§ **Available data**:
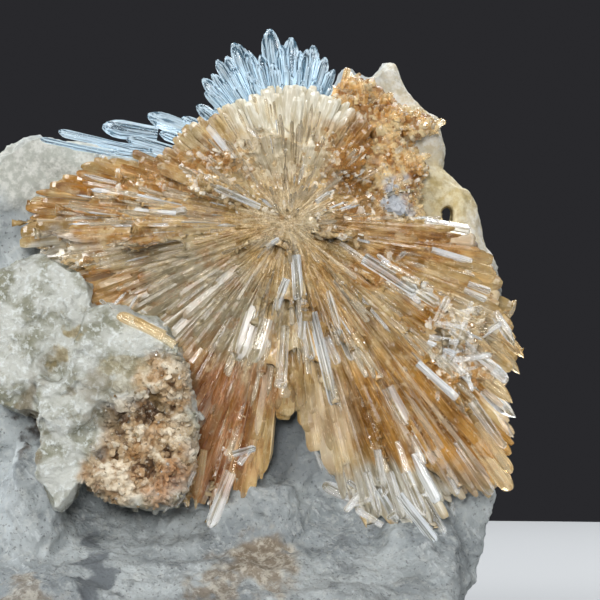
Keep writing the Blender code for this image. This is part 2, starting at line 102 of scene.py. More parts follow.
# The lump's grainy belly with its rustiest part, and the tan spots and hollows of its white plates
BELLY = [
    ((-8.0, 15.4), (4.4, 5.0), 1.0), ((-6.4, 20.4), (2.2, 3.0), 1.0), ((-10.8, 13.0), (2.6, 2.6), 0.9),
]
BELLY_RUST = [((-6.4, 12.4), (2.6, 2.2), 0.6)]
LUMP_TAN = [
    ((-14.9, 23.1), (1.0, 0.8), 0.8), ((-13.7, 25.0), (0.9, 1.0), 0.8), ((-9.6, 21.4), (2.2, 0.9), 0.5),
]
LUMP_HOLLOWS = [
    ((-14.0, 19.6), (1.0, 0.7), 0.8), ((-12.2, 20.6), (1.4, 1.6), 0.7), ((-11.2, 17.8), (1.6, 1.0), 0.9),
    ((-15.8, 22.4), (1.2, 1.0), 0.5), ((-17.2, 16.6), (0.8, 4.6), 1.0), ((-7.4, 19.6), (0.7, 1.0), 1.0),
]
# The bluish white end of the crust
CRUST_WHITE = [((11.4, 34.4), (1.4, 2.8), 1.0)]
ROCK_STAINS = {
    "tan": [((0.8, 6.6), (3.4, 2.2), 0.7), ((-2.5, 4.6), (2.2, 1.2), 0.6), ((-17.0, 4.0), (2.4, 1.6), 0.5)],
    "shade": [((-17.6, 19.4), (1.0, 3.8), 0.95)],
    "slate": [
        ((-12.2, 5.6), (1.2, 3.0), 0.8), ((3.4, 16.2), (3.4, 4.4), 0.55), ((-6.0, 2.0), (14.0, 2.2), 0.4),
    ],
    "cream": [((15.0, 38.0), (7.0, 13.0), 1.0)],
    "chalk": [((-15.6, 37.6), (8.0, 4.0), 1.0)],
    "yellow": [((14.6, 35.0), (3.6, 3.0), 0.8), ((12.8, 41.8), (1.2, 1.2), 0.5)],
}

# Crystals that stand out, in photograph pixels: root, point, girth, end, stone
STANDING_PRISMS = [
    ((254, 306), (238, 360), 22, "round", "milky"), ((265, 318), (252, 361), 20, "round", "milky"),
    ((287, 279), (276, 309), 9, "blunt", "white"), ((296, 256), (299, 300), 12, "blunt", "white"),
    ((299, 304), (311, 359), 12, "blunt", "white"), ((304, 300), (302, 338), 8, "blunt", "clear"),
    ((285, 326), (282, 387), 10, "blunt", "clear"), ((312, 312), (334, 403), 11, "blunt", "white"),
    ((320, 330), (330, 372), 7, "point", "clear"), ((328, 292), (340, 334), 8, "point", "white"),
    ((338, 330), (352, 359), 9, "round", "clear"), ((326, 336), (338, 363), 9, "blunt", "clear"),
    ((363, 259), (414, 291), 14, "blunt", "white"), ((404, 283), (437, 304), 14, "blunt", "milky"),
    ((380, 262), (424, 286), 8, "blunt", "clear"), ((340, 244), (364, 262), 7, "blunt", "clear"),
    ((260, 208), (216, 189), 7, "round", "white"), ((316, 203), (335, 190), 6, "point", "white"),
    ((299, 186), (304, 164), 5, "point", "clear"), ((268, 247), (279, 240), 6, "blunt", "white"),
    ((328, 263), (344, 272), 8, "round", "honey"), ((262, 332), (270, 348), 7, "round", "clear"),
    ((356, 293), (390, 333), 4, "point", "clear"), ((416, 362), (455, 397), 9, "blunt", "white"),
    ((433, 322), (446, 297), 8, "blunt", "clear"), ((432, 322), (461, 329), 8, "blunt", "clear"),
    ((469, 302), (460, 330), 6, "blunt", "clear"), ((428, 336), (456, 342), 6, "blunt", "clear"),
    ((426, 342), (453, 354), 7, "blunt", "white"), ((463, 322), (446, 368), 6, "point", "clear"),
    ((448, 330), (474, 352), 7, "round", "clear"), ((470, 330), (488, 352), 8, "round", "honey"),
    ((442, 356), (468, 378), 8, "round", "clear"), ((466, 284), (488, 292), 8, "blunt", "white"),
    ((462, 290), (484, 300), 7, "blunt", "white"), ((410, 352), (430, 374), 6, "blunt", "clear"),
    ((386, 386), (406, 424), 15, "round", "milky"), ((470, 352), (500, 372), 9, "round", "white"),
    ((424, 224), (468, 232), 13, "blunt", "clear"), ((436, 238), (476, 248), 13, "blunt", "clear"),
    ((430, 250), (470, 262), 8, "blunt", "white"), ((440, 232), (474, 240), 8, "blunt", "clear"),
    ((498, 324), (514, 299), 14, "leaf", "honey"), ((492, 312), (513, 345), 12, "leaf", "clear"),
    ((498, 332), (523, 357), 12, "leaf", "honey"), ((488, 344), (519, 372), 14, "leaf", "honey"),
    ((478, 356), (505, 381), 13, "round", "clear"), ((476, 372), (510, 400), 15, "leaf", "honey"),
    ((482, 388), (512, 417), 15, "leaf", "clear"), ((482, 402), (510, 438), 16, "leaf", "clear"),
    ((470, 400), (503, 446), 12, "round", "clear"), ((474, 424), (509, 470), 14, "round", "honey"),
    ((474, 440), (508, 488), 16, "round", "honey"), ((454, 440), (490, 492), 12, "round", "clear"),
    ((354, 498), (323, 484), 13, "round", "clear"), ((352, 470), (366, 526), 11, "point", "honey"),
    ((340, 455), (352, 496), 8, "point", "clear"), ((376, 448), (384, 494), 9, "point", "clear"),
    ((366, 470), (378, 514), 9, "leaf", "clear"), ((412, 452), (436, 499), 12, "blunt", "white"),
    ((432, 448), (457, 492), 14, "round", "clear"), ((398, 492), (434, 538), 12, "blunt", "white"),
    ((424, 498), (444, 533), 8, "round", "clear"), ((388, 470), (402, 516), 11, "round", "clear"),
    ((378, 488), (397, 520), 9, "round", "white"), ((404, 470), (424, 516), 10, "leaf", "clear"),
    ((440, 480), (456, 516), 9, "leaf", "clear"), ((396, 440), (410, 484), 9, "blunt", "clear"),
    ((306, 430), (323, 470), 4, "point", "clear"), ((312, 446), (333, 478), 4, "point", "clear"),
    ((232, 470), (211, 525), 14, "round", "milky"), ((205, 448), (196, 507), 9, "point", "honey"),
    ((222, 452), (208, 500), 8, "point", "clear"), ((240, 440), (232, 476), 8, "round", "honey"),
    ((196, 468), (178, 504), 6, "point", "clear"), ((190, 470), (166, 510), 4, "point", "clear"),
    ((234, 452), (256, 446), 8, "blunt", "white"), ((252, 446), (240, 462), 7, "blunt", "clear"),
    ((224, 170), (196, 138), 9, "blunt", "clear"), ((214, 174), (180, 146), 8, "blunt", "clear"),
    ((236, 162), (209, 128), 8, "blunt", "white"), ((204, 178), (164, 158), 7, "blunt", "clear"),
    ((220, 184), (184, 170), 6, "point", "clear"), ((192, 170), (150, 152), 7, "blunt", "clear"),
    ((178, 214), (136, 211), 6, "blunt", "white"), ((136, 196), (90, 190), 5, "point", "white"),
    ((118, 184), (86, 176), 5, "point", "white"), ((170, 226), (112, 226), 4, "point", "clear"),
    ((96, 171), (97, 150), 5, "blunt", "white"), ((103, 170), (104, 154), 6, "blunt", "clear"),
    ((178, 213), (188, 211), 9, "blunt", "white"), ((62, 198), (46, 194), 14, "round", "honey"),
    ((52, 204), (33, 201), 10, "round", "honey"), ((300, 124), (304, 104), 7, "blunt", "white"),
    ((312, 122), (317, 102), 6, "blunt", "white"), ((306, 92), (300, 104), 7, "round", "honey"),
    ((250, 128), (233, 110), 6, "blunt", "white"), ((262, 142), (246, 128), 5, "blunt", "clear"),
    ((236, 140), (214, 116), 7, "blunt", "white"), ((228, 150), (208, 128), 7, "blunt", "clear"),
    ((168, 335), (122, 314), 12, "round", "honey"), ((178, 344), (138, 319), 11, "round", "honey"),
    ((120, 300), (150, 314), 3, "point", "clear"), ((112, 310), (128, 292), 3, "point", "clear"),
    ((130, 312), (140, 294), 3, "point", "clear"), ((120, 312), (104, 300), 4, "blunt", "clear"),
]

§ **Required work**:
Find each line that has the word "part", then copy it out.

§ **Response to the task**:
Keep writing the Blender code for this image. This is part 2, starting at line 102 of scene.py. More parts follow.
# The lump's grainy belly with its rustiest part, and the tan spots and hollows of its white plates